What the exercise asks - Return only the lines between the line holding "overflow_tube();" and the line holding "obj.data.transform(world)", the two boundary lines included, exactly as they appear.

──────── Stored rows

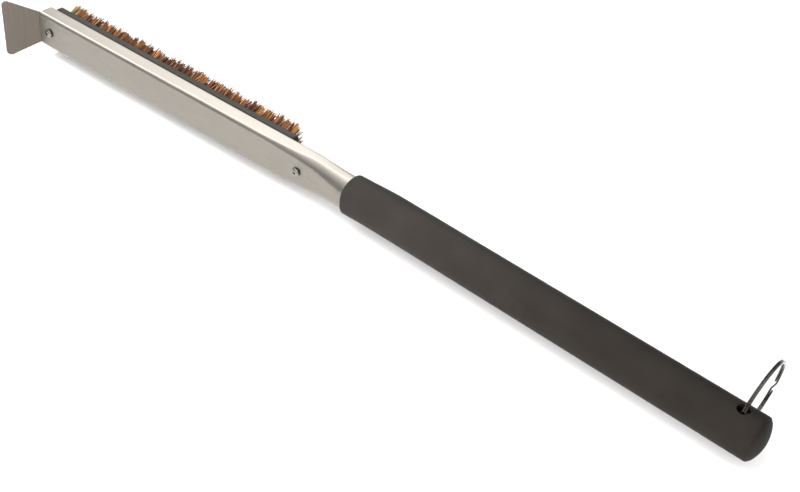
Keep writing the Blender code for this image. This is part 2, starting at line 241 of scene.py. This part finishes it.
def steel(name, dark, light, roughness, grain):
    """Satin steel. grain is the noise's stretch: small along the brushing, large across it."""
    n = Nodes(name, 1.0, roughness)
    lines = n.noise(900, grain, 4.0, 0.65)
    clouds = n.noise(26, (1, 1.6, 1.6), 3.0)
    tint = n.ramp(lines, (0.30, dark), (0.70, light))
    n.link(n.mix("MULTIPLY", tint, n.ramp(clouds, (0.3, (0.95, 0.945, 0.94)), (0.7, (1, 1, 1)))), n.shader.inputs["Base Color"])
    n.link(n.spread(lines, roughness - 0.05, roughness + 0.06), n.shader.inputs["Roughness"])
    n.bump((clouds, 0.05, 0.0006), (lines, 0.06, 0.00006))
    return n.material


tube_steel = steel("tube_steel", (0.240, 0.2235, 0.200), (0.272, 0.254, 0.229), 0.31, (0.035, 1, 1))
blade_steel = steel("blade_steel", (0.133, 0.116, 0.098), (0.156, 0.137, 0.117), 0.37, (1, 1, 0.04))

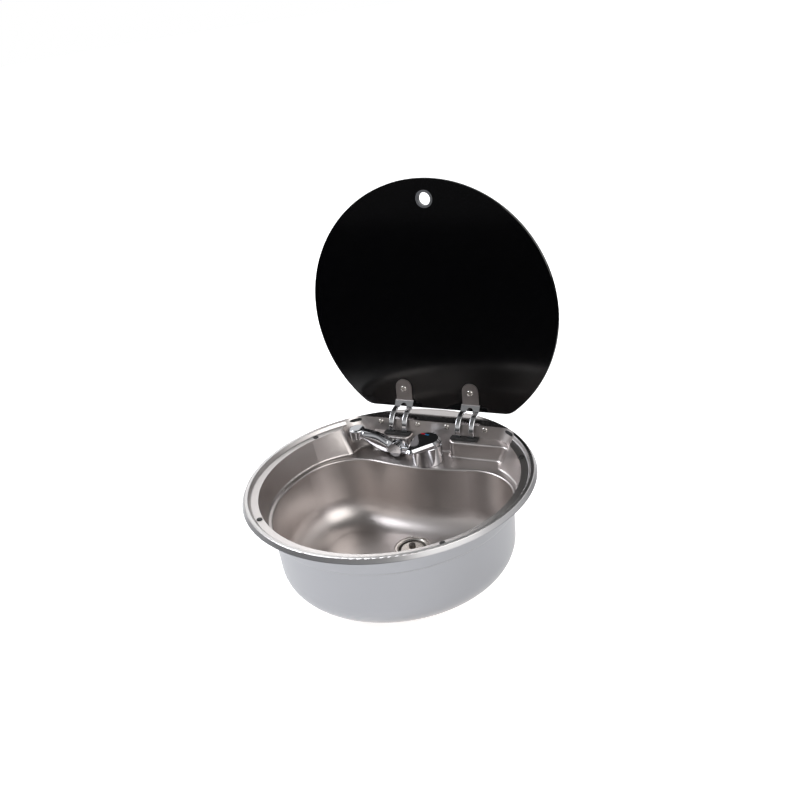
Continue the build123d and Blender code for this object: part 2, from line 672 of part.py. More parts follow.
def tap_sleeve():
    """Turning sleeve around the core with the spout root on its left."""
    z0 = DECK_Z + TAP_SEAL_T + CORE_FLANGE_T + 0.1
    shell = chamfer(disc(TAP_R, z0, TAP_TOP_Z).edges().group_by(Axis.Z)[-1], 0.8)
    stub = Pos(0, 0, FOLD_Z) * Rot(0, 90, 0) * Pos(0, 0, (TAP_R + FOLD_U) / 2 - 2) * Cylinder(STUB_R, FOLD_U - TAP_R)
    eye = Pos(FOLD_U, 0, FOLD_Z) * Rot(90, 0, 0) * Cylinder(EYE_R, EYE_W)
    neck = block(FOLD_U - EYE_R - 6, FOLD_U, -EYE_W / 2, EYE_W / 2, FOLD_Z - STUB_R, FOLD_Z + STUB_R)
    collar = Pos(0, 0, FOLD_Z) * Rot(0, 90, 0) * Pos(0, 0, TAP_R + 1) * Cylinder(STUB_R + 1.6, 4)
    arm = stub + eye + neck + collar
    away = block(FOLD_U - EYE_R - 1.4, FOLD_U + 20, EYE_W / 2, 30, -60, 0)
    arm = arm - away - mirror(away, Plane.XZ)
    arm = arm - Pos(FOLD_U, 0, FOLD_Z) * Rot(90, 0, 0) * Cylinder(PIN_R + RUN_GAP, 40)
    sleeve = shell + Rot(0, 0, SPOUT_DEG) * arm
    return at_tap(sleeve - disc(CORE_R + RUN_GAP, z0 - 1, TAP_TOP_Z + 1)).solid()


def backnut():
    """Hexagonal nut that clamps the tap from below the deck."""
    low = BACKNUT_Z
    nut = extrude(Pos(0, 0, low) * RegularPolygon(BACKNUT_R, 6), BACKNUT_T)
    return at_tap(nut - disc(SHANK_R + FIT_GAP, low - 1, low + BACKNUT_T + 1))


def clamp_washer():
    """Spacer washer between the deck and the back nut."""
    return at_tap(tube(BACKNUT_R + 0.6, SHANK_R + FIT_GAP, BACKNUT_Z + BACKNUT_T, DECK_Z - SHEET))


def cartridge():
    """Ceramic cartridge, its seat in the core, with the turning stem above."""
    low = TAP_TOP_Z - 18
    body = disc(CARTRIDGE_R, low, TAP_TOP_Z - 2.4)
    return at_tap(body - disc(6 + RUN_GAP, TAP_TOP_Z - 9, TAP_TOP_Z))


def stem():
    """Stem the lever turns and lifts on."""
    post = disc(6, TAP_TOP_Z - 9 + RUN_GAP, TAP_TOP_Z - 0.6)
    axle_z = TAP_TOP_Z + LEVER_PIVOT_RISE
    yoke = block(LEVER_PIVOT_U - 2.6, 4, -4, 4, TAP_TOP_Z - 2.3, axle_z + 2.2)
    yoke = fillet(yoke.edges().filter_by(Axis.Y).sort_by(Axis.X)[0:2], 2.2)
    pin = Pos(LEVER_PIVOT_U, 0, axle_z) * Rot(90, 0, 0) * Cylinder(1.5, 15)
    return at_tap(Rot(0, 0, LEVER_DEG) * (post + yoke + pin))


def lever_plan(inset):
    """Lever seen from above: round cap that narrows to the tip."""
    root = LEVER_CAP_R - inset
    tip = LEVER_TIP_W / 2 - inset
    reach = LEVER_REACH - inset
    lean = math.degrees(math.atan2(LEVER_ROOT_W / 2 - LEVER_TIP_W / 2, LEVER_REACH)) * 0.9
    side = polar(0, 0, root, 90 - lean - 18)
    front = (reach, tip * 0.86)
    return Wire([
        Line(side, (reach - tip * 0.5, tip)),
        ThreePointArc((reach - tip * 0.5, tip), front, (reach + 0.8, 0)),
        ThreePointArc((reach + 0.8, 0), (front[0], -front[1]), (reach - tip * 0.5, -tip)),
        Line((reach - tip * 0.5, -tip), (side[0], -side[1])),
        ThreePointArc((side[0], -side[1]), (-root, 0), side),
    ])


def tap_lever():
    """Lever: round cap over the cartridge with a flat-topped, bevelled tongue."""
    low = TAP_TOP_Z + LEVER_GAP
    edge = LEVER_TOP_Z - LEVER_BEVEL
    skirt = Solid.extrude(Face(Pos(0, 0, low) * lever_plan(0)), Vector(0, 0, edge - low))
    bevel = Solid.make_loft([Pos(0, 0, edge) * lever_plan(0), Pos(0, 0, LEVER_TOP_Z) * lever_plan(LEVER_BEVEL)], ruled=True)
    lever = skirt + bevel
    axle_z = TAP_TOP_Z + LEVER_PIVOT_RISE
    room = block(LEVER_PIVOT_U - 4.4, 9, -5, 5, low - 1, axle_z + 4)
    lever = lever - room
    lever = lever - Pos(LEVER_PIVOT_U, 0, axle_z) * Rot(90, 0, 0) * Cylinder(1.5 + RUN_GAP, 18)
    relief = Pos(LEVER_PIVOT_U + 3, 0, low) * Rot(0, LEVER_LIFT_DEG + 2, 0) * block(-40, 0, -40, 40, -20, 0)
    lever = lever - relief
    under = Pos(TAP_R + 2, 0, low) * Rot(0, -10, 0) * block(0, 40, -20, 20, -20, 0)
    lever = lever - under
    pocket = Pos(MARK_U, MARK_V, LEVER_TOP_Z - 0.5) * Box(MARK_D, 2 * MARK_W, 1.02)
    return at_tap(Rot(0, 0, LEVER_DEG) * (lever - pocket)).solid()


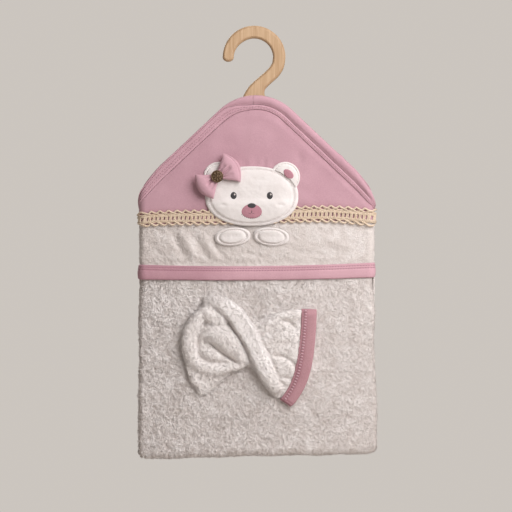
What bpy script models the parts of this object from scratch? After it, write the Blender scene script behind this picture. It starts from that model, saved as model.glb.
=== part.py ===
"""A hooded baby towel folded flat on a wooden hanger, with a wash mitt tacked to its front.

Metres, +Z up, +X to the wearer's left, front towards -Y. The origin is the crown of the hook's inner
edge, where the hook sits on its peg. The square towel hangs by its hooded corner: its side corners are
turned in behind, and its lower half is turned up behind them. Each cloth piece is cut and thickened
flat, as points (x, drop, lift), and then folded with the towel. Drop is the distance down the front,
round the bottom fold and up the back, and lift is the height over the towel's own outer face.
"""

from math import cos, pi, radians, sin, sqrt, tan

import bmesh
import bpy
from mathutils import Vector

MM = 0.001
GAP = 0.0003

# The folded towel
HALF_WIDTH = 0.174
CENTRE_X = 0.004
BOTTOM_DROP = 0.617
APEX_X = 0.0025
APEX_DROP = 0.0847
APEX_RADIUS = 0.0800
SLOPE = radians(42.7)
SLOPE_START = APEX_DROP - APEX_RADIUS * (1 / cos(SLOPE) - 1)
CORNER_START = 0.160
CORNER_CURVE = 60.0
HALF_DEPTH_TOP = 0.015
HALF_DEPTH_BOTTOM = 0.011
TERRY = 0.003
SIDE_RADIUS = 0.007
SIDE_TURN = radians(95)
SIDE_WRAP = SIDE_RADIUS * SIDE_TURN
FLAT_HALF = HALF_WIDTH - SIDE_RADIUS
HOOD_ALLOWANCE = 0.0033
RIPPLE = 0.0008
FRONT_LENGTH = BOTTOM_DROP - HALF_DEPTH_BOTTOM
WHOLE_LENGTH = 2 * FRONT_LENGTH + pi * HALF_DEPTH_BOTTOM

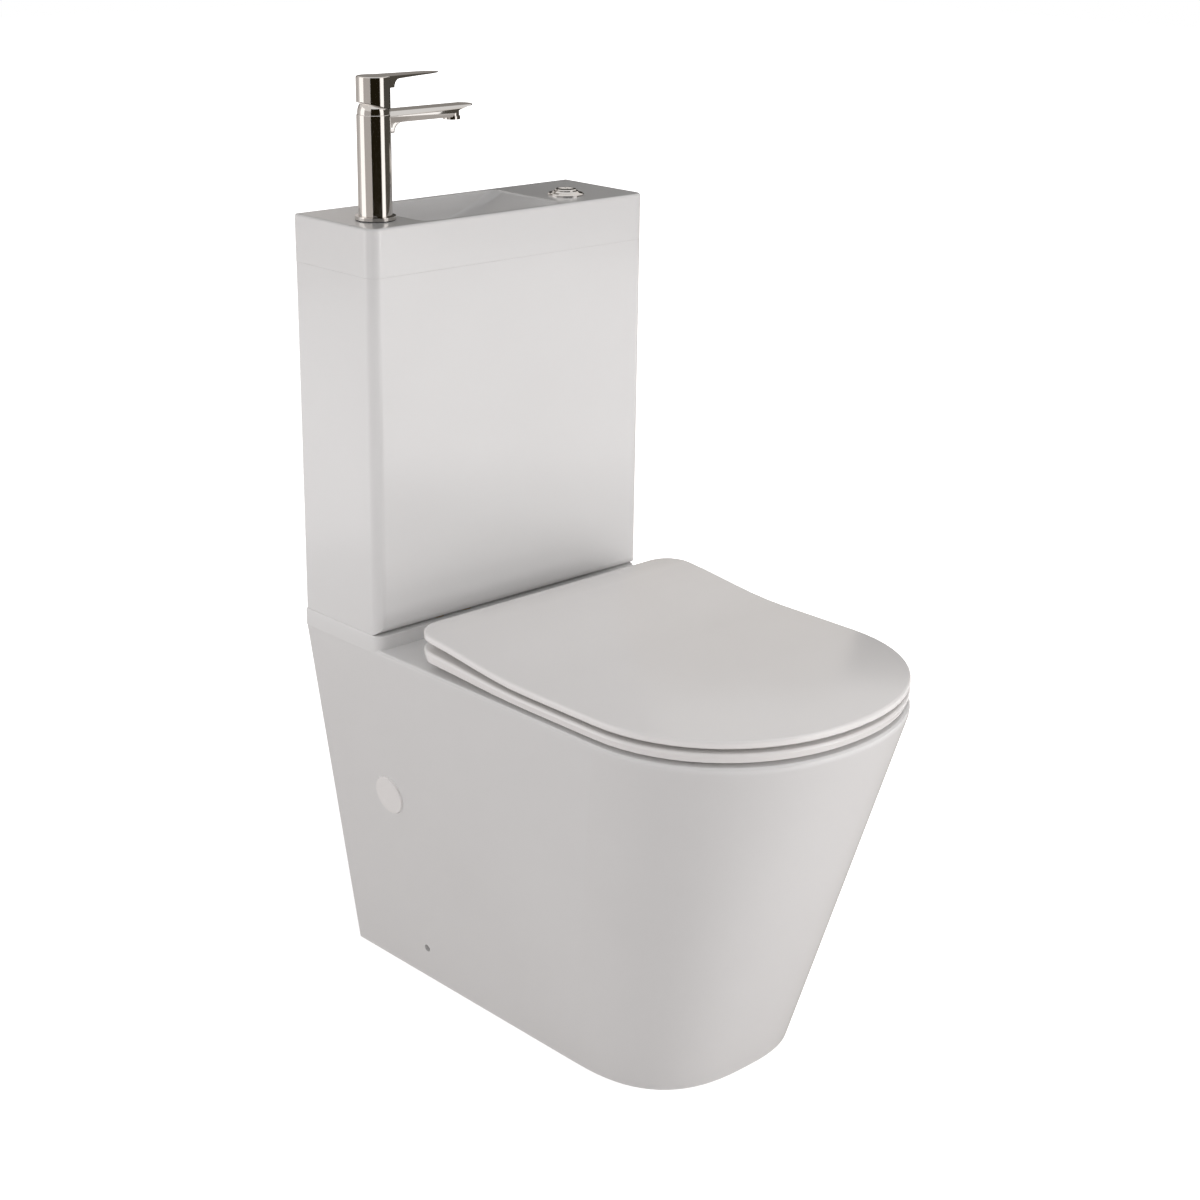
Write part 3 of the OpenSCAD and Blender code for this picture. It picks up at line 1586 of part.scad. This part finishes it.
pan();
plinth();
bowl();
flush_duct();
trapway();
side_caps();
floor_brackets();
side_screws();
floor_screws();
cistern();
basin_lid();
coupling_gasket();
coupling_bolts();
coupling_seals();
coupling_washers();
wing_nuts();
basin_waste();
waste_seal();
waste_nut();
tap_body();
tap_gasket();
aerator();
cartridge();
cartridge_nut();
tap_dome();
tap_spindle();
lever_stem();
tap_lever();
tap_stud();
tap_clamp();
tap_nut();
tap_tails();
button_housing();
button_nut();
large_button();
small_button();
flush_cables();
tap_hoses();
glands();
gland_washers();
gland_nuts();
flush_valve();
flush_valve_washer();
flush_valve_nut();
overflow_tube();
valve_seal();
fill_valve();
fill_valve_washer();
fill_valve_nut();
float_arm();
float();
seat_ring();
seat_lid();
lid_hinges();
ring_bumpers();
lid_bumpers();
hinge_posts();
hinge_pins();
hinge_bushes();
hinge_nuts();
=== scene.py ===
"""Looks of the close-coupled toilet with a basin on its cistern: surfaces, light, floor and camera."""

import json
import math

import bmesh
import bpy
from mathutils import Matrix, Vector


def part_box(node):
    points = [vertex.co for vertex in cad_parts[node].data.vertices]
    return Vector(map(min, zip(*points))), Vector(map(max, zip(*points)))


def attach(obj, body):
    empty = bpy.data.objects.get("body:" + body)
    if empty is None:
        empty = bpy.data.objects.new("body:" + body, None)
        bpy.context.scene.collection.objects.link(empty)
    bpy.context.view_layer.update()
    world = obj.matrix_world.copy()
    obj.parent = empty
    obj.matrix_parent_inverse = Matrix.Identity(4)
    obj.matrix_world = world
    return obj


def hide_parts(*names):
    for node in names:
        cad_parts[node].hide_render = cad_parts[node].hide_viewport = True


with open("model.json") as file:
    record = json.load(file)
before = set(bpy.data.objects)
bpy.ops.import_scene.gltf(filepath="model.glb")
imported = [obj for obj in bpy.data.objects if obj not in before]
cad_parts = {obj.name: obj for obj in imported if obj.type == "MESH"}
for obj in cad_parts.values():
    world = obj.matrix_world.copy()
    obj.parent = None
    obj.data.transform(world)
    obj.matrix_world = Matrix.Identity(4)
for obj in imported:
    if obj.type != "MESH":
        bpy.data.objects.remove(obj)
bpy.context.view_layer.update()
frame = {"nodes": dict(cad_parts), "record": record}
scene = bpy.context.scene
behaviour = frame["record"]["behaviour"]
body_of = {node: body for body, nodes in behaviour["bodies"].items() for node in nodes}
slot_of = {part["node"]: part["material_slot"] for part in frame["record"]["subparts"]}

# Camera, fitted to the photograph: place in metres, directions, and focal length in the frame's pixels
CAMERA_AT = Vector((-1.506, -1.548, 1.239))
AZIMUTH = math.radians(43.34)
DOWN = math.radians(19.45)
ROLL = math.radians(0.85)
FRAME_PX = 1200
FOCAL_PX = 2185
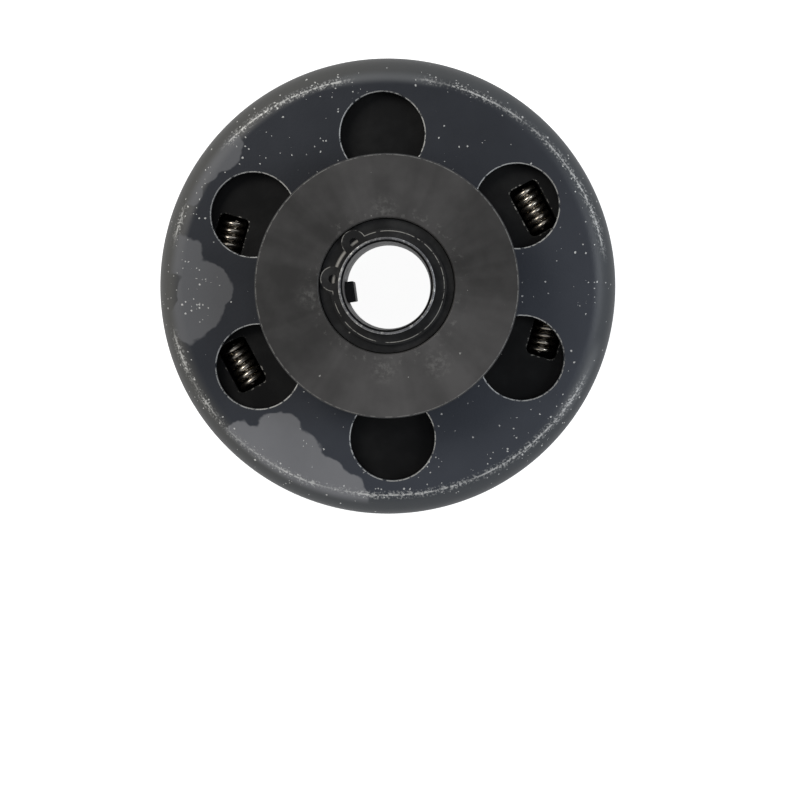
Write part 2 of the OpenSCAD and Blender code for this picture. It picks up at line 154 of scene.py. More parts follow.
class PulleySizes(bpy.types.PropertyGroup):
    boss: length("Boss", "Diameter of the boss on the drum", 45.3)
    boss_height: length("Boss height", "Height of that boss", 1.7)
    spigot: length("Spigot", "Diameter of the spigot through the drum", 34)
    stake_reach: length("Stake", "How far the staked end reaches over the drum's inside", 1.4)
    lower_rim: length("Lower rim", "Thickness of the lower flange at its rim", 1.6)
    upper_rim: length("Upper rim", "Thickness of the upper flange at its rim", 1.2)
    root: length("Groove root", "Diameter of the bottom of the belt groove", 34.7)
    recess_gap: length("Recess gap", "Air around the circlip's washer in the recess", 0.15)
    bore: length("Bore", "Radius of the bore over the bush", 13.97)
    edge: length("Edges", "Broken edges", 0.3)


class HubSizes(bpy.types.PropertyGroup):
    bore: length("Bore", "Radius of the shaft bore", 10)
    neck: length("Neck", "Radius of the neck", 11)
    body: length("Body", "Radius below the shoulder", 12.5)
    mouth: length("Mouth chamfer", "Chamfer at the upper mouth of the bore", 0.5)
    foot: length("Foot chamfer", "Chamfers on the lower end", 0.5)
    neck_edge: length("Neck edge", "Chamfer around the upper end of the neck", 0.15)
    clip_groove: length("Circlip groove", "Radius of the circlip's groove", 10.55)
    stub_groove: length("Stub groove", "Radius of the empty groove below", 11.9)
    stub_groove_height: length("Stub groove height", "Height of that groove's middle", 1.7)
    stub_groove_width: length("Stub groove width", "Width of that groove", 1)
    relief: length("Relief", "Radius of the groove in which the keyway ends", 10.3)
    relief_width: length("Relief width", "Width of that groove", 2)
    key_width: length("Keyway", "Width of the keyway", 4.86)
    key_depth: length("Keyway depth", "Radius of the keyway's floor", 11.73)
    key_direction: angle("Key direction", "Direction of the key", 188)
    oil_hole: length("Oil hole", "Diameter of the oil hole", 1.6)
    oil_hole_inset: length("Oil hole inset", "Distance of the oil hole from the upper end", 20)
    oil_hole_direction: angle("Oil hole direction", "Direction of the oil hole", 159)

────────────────

Answer for this exercise -
overflow_tube();
valve_seal();
fill_valve();
fill_valve_washer();
fill_valve_nut();
float_arm();
float();
seat_ring();
seat_lid();
lid_hinges();
ring_bumpers();
lid_bumpers();
hinge_posts();
hinge_pins();
hinge_bushes();
hinge_nuts();
=== scene.py ===
"""Looks of the close-coupled toilet with a basin on its cistern: surfaces, light, floor and camera."""

import json
import math

import bmesh
import bpy
from mathutils import Matrix, Vector


def part_box(node):
    points = [vertex.co for vertex in cad_parts[node].data.vertices]
    return Vector(map(min, zip(*points))), Vector(map(max, zip(*points)))


def attach(obj, body):
    empty = bpy.data.objects.get("body:" + body)
    if empty is None:
        empty = bpy.data.objects.new("body:" + body, None)
        bpy.context.scene.collection.objects.link(empty)
    bpy.context.view_layer.update()
    world = obj.matrix_world.copy()
    obj.parent = empty
    obj.matrix_parent_inverse = Matrix.Identity(4)
    obj.matrix_world = world
    return obj


def hide_parts(*names):
    for node in names:
        cad_parts[node].hide_render = cad_parts[node].hide_viewport = True


with open("model.json") as file:
    record = json.load(file)
before = set(bpy.data.objects)
bpy.ops.import_scene.gltf(filepath="model.glb")
imported = [obj for obj in bpy.data.objects if obj not in before]
cad_parts = {obj.name: obj for obj in imported if obj.type == "MESH"}
for obj in cad_parts.values():
    world = obj.matrix_world.copy()
    obj.parent = None
    obj.data.transform(world)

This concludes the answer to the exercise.